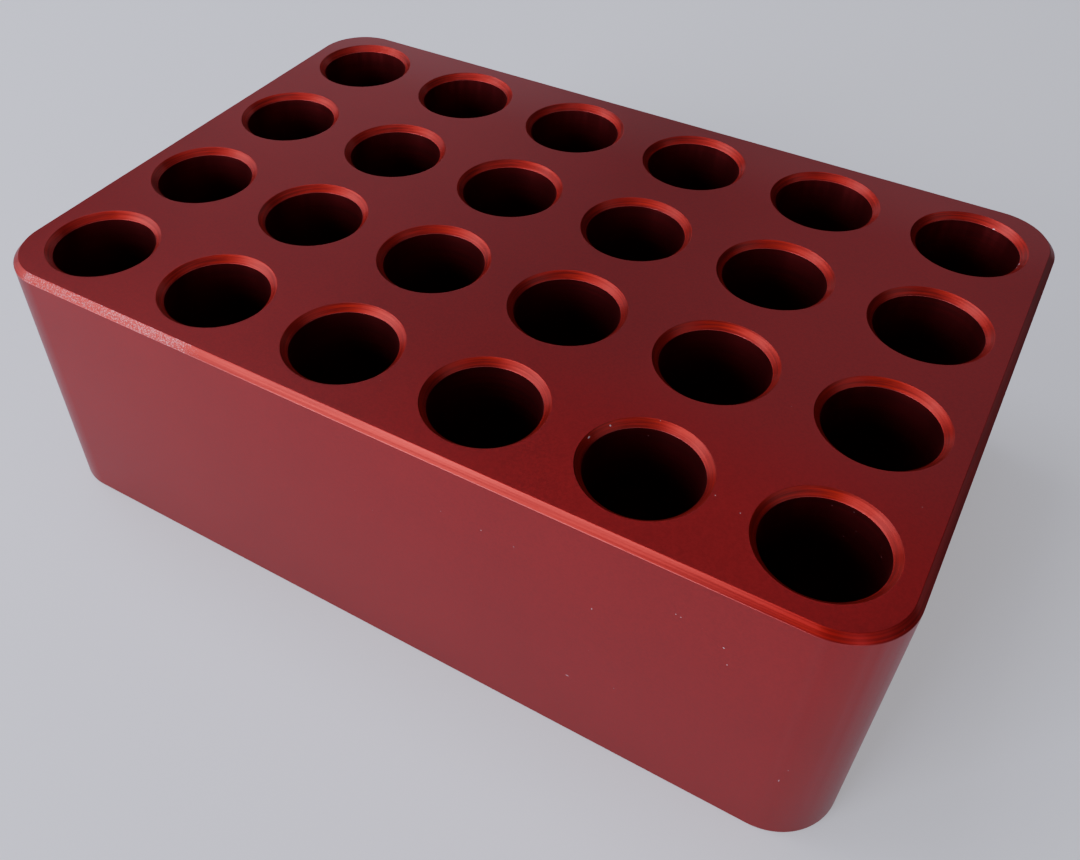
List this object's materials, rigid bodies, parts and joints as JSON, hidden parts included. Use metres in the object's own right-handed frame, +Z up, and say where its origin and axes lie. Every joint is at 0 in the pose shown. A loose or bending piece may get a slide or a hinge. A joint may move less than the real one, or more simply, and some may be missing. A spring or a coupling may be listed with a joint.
{
  "type": "cold block",
  "caption": "Rectangular one-piece metal cooling block with a grid of chamfered blind round wells for sample tubes, rounded upright corners and a chamfered top edge.",
  "frame": {"origin": "centre of the underside, on the surface that the block stands on", "axes": "+X along the long side towards the picture's right, +Y along the short side towards the back, +Z up out of the wells"},
  "size_m": [0.1276, 0.0856, 0.0418],
  "materials": {
    "red_anodised_aluminium": "satin red anodised, fine machining lines on the chamfers"
  },
  "bodies": {
    "root": {"cooling_block": "red_anodised_aluminium"}
  },
  "joints": []
}
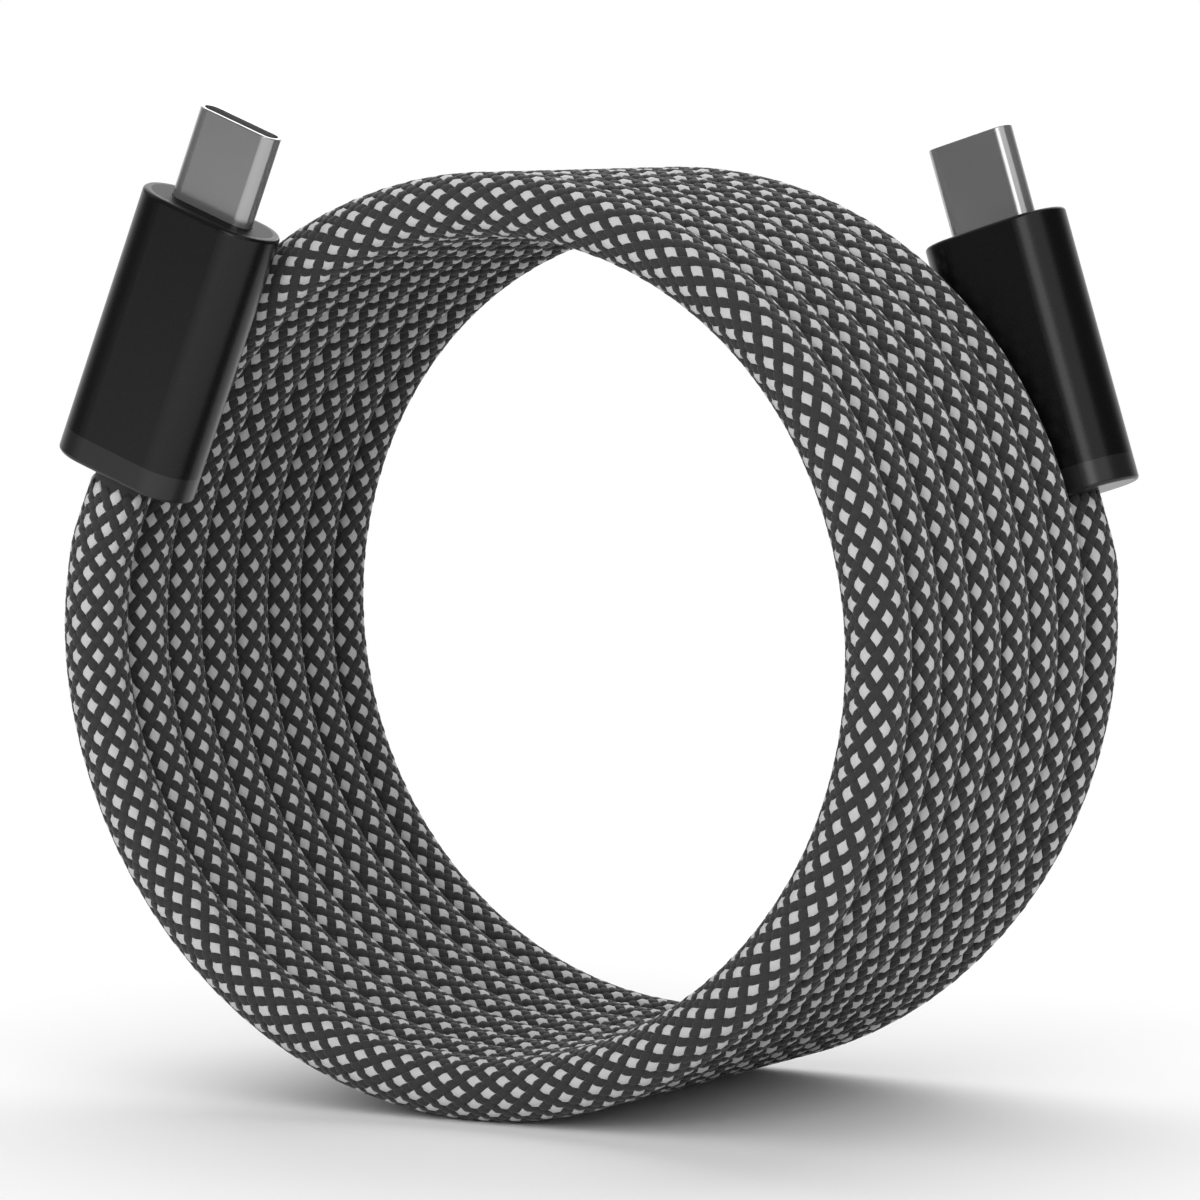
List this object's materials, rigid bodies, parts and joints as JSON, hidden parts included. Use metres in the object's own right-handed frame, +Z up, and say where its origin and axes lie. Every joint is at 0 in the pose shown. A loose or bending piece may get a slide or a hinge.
▬▬▬▬▬▬
Task prompt.
Please quote the records above exactly, without skipping a line.

Result of the task.
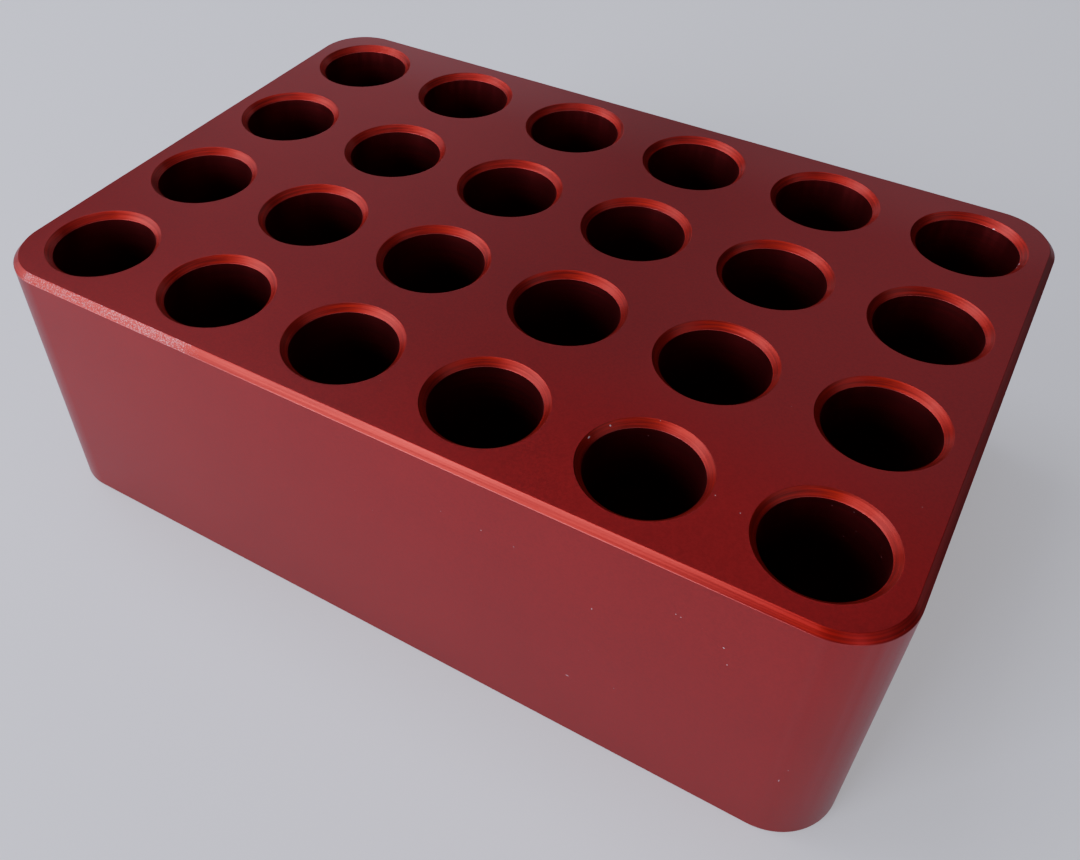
List this object's materials, rigid bodies, parts and joints as JSON, hidden parts included. Use metres in the object's own right-handed frame, +Z up, and say where its origin and axes lie. Every joint is at 0 in the pose shown. A loose or bending piece may get a slide or a hinge. A joint may move less than the real one, or more simply, and some may be missing. A spring or a coupling may be listed with a joint.
{
  "type": "cold block",
  "caption": "Rectangular one-piece metal cooling block with a grid of chamfered blind round wells for sample tubes, rounded upright corners and a chamfered top edge.",
  "frame": {"origin": "centre of the underside, on the surface that the block stands on", "axes": "+X along the long side towards the picture's right, +Y along the short side towards the back, +Z up out of the wells"},
  "size_m": [0.1276, 0.0856, 0.0418],
  "materials": {
    "red_anodised_aluminium": "satin red anodised, fine machining lines on the chamfers"
  },
  "bodies": {
    "root": {"cooling_block": "red_anodised_aluminium"}
  },
  "joints": []
}
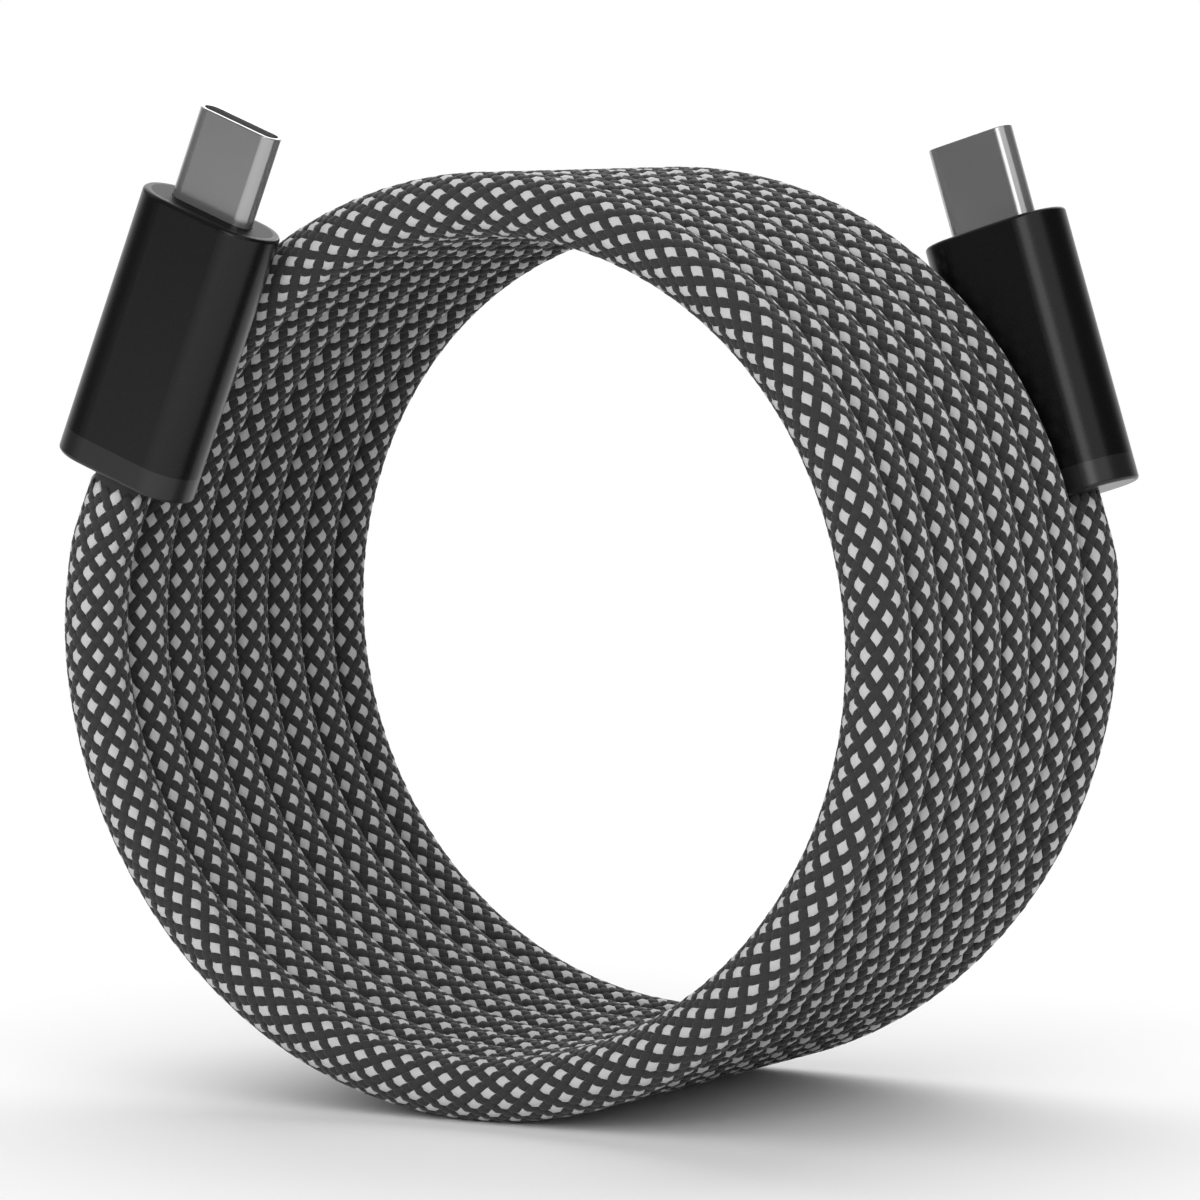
List this object's materials, rigid bodies, parts and joints as JSON, hidden parts included. Use metres in the object's own right-handed frame, +Z up, and say where its origin and axes lie. Every joint is at 0 in the pose shown. A loose or bending piece may get a slide or a hinge.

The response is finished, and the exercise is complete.